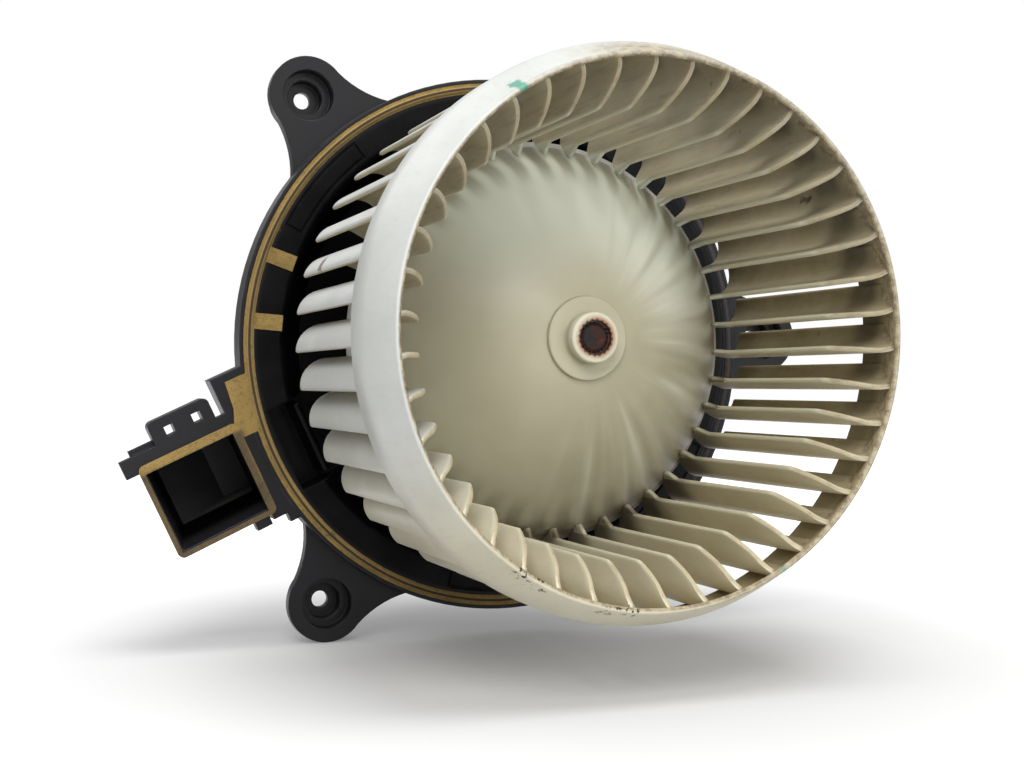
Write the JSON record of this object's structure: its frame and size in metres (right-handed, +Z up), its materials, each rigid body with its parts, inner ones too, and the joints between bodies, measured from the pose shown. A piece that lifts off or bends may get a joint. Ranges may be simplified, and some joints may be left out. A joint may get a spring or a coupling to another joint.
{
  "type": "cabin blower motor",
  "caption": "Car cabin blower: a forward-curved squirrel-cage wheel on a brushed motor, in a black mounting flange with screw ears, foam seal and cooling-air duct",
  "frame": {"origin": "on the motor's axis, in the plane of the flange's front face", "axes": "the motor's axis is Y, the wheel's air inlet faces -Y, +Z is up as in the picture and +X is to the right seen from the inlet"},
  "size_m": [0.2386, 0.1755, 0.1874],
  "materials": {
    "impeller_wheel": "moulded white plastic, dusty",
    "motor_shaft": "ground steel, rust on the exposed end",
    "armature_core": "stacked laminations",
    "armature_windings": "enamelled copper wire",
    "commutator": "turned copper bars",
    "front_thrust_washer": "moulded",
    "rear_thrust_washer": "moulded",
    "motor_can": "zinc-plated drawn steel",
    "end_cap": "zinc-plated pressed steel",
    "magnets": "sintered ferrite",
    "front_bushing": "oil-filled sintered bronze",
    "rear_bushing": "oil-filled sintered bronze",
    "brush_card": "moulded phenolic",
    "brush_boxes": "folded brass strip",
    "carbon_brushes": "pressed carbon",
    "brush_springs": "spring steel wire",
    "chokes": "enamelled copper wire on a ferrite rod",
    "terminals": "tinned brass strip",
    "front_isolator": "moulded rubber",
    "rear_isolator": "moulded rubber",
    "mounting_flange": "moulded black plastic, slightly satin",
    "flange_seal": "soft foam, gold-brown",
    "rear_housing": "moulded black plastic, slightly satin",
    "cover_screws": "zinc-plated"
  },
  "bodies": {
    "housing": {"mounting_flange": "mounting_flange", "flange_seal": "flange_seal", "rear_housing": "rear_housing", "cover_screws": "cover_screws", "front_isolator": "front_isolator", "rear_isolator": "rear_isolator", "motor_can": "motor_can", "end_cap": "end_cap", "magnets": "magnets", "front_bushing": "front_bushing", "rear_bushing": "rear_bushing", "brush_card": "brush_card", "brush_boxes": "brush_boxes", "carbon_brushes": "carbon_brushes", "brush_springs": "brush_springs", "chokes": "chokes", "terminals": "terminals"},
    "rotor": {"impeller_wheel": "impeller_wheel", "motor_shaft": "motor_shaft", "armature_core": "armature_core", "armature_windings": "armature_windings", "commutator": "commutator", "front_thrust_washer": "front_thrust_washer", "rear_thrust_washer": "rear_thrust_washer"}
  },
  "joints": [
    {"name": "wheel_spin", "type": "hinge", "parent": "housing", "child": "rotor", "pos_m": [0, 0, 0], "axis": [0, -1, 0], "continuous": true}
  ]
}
===============
— TASK DIRECTIONS —
Set down the listing above in full, please, exactly as it appears.

— COMPLETED EXERCISE —
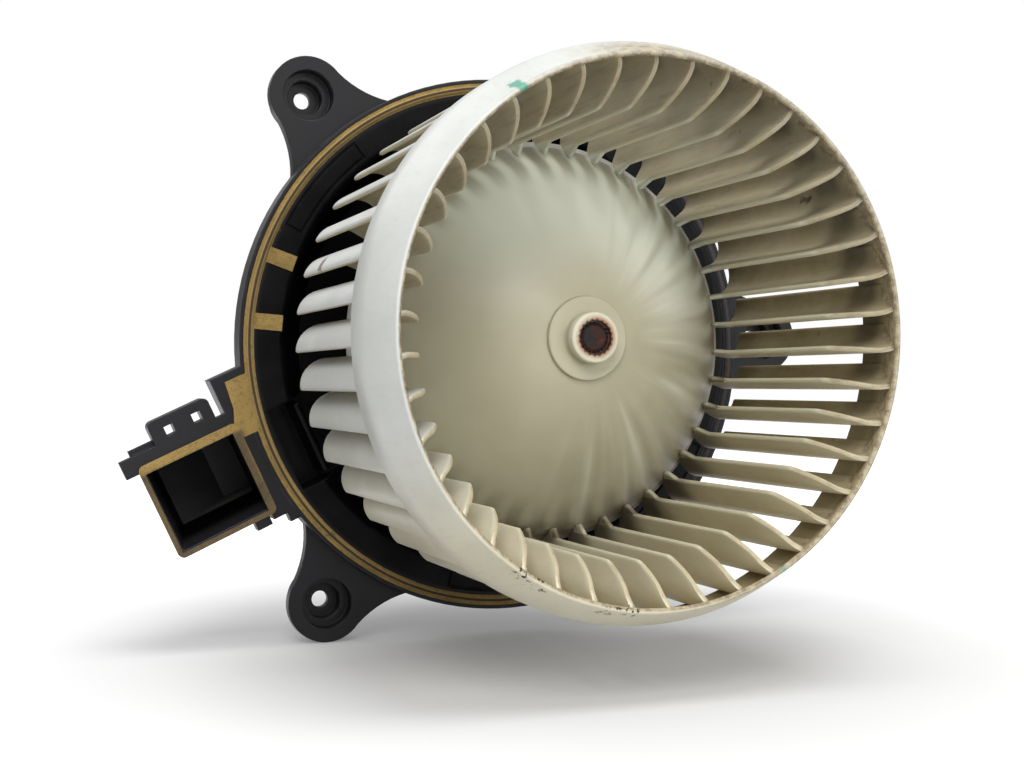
Write the JSON record of this object's structure: its frame and size in metres (right-handed, +Z up), its materials, each rigid body with its parts, inner ones too, and the joints between bodies, measured from the pose shown. A piece that lifts off or bends may get a joint. Ranges may be simplified, and some joints may be left out. A joint may get a spring or a coupling to another joint.
{
  "type": "cabin blower motor",
  "caption": "Car cabin blower: a forward-curved squirrel-cage wheel on a brushed motor, in a black mounting flange with screw ears, foam seal and cooling-air duct",
  "frame": {"origin": "on the motor's axis, in the plane of the flange's front face", "axes": "the motor's axis is Y, the wheel's air inlet faces -Y, +Z is up as in the picture and +X is to the right seen from the inlet"},
  "size_m": [0.2386, 0.1755, 0.1874],
  "materials": {
    "impeller_wheel": "moulded white plastic, dusty",
    "motor_shaft": "ground steel, rust on the exposed end",
    "armature_core": "stacked laminations",
    "armature_windings": "enamelled copper wire",
    "commutator": "turned copper bars",
    "front_thrust_washer": "moulded",
    "rear_thrust_washer": "moulded",
    "motor_can": "zinc-plated drawn steel",
    "end_cap": "zinc-plated pressed steel",
    "magnets": "sintered ferrite",
    "front_bushing": "oil-filled sintered bronze",
    "rear_bushing": "oil-filled sintered bronze",
    "brush_card": "moulded phenolic",
    "brush_boxes": "folded brass strip",
    "carbon_brushes": "pressed carbon",
    "brush_springs": "spring steel wire",
    "chokes": "enamelled copper wire on a ferrite rod",
    "terminals": "tinned brass strip",
    "front_isolator": "moulded rubber",
    "rear_isolator": "moulded rubber",
    "mounting_flange": "moulded black plastic, slightly satin",
    "flange_seal": "soft foam, gold-brown",
    "rear_housing": "moulded black plastic, slightly satin",
    "cover_screws": "zinc-plated"
  },
  "bodies": {
    "housing": {"mounting_flange": "mounting_flange", "flange_seal": "flange_seal", "rear_housing": "rear_housing", "cover_screws": "cover_screws", "front_isolator": "front_isolator", "rear_isolator": "rear_isolator", "motor_can": "motor_can", "end_cap": "end_cap", "magnets": "magnets", "front_bushing": "front_bushing", "rear_bushing": "rear_bushing", "brush_card": "brush_card", "brush_boxes": "brush_boxes", "carbon_brushes": "carbon_brushes", "brush_springs": "brush_springs", "chokes": "chokes", "terminals": "terminals"},
    "rotor": {"impeller_wheel": "impeller_wheel", "motor_shaft": "motor_shaft", "armature_core": "armature_core", "armature_windings": "armature_windings", "commutator": "commutator", "front_thrust_washer": "front_thrust_washer", "rear_thrust_washer": "rear_thrust_washer"}
  },
  "joints": [
    {"name": "wheel_spin", "type": "hinge", "parent": "housing", "child": "rotor", "pos_m": [0, 0, 0], "axis": [0, -1, 0], "continuous": true}
  ]
}